Records with modeling code:
▬▬▬▬▬▬

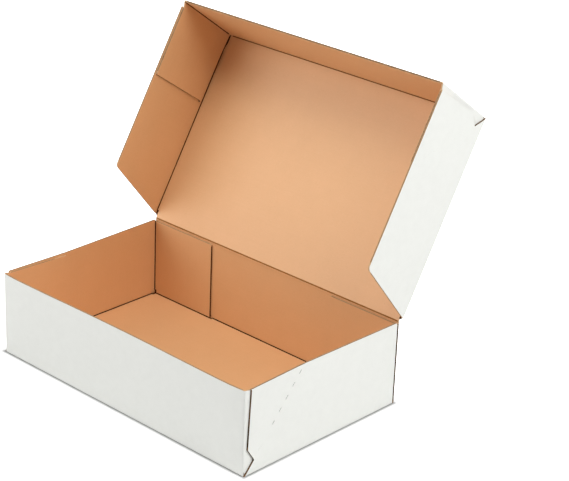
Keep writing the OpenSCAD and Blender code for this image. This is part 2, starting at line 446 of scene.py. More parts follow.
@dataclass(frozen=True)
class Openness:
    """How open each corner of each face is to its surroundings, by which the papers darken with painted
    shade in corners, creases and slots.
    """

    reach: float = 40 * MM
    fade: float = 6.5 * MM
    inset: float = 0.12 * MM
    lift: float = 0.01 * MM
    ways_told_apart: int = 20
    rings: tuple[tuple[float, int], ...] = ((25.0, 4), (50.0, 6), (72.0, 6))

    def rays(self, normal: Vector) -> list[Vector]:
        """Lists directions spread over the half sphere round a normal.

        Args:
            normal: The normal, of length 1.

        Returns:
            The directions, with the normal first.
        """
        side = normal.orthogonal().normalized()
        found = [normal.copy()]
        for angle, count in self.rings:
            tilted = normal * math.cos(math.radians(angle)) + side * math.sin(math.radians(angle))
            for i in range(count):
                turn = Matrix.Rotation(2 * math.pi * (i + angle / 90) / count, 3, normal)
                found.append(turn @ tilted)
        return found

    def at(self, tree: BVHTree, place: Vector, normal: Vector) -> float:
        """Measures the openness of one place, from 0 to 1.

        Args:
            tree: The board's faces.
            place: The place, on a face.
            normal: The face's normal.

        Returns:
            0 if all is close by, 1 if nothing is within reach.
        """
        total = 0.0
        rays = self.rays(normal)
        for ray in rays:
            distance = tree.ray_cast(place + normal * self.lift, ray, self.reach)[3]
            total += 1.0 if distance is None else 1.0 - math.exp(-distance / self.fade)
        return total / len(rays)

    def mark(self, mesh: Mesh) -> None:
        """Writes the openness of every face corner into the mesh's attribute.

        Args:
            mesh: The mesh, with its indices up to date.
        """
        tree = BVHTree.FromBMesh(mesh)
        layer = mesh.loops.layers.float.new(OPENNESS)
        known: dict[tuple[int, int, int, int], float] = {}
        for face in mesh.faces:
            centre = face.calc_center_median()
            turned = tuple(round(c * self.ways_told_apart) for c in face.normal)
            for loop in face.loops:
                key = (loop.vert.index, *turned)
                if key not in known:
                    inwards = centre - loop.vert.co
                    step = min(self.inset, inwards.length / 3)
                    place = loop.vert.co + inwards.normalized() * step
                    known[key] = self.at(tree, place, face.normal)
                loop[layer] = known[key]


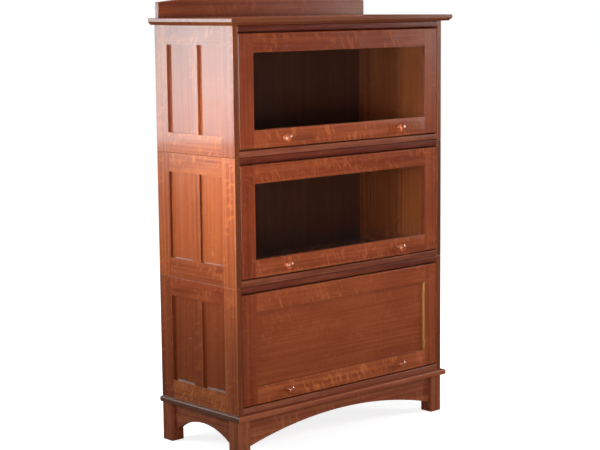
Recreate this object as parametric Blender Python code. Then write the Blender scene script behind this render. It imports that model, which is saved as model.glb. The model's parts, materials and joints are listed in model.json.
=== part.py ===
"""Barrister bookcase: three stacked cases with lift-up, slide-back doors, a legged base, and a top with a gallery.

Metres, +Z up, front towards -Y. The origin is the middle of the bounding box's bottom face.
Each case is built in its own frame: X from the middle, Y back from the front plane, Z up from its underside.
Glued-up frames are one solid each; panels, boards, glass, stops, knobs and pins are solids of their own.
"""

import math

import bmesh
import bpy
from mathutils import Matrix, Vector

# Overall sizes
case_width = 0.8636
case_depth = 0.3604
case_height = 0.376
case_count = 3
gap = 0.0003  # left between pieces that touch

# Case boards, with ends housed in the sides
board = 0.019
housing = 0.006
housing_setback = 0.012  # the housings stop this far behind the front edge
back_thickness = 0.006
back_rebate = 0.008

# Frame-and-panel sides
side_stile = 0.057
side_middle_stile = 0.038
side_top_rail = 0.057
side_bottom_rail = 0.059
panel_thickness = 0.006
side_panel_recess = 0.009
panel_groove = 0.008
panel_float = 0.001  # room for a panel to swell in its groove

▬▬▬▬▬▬

*Exercise details:* Output the section opening with the line that has "Recreate this object" and closing with the line that has "from mathutils import Matrix, Vector". Keep both end lines and leave out the rest.

*Result for this exercise:*
Recreate this object as parametric Blender Python code. Then write the Blender scene script behind this render. It imports that model, which is saved as model.glb. The model's parts, materials and joints are listed in model.json.
=== part.py ===
"""Barrister bookcase: three stacked cases with lift-up, slide-back doors, a legged base, and a top with a gallery.

Metres, +Z up, front towards -Y. The origin is the middle of the bounding box's bottom face.
Each case is built in its own frame: X from the middle, Y back from the front plane, Z up from its underside.
Glued-up frames are one solid each; panels, boards, glass, stops, knobs and pins are solids of their own.
"""

import math

import bmesh
import bpy
from mathutils import Matrix, Vector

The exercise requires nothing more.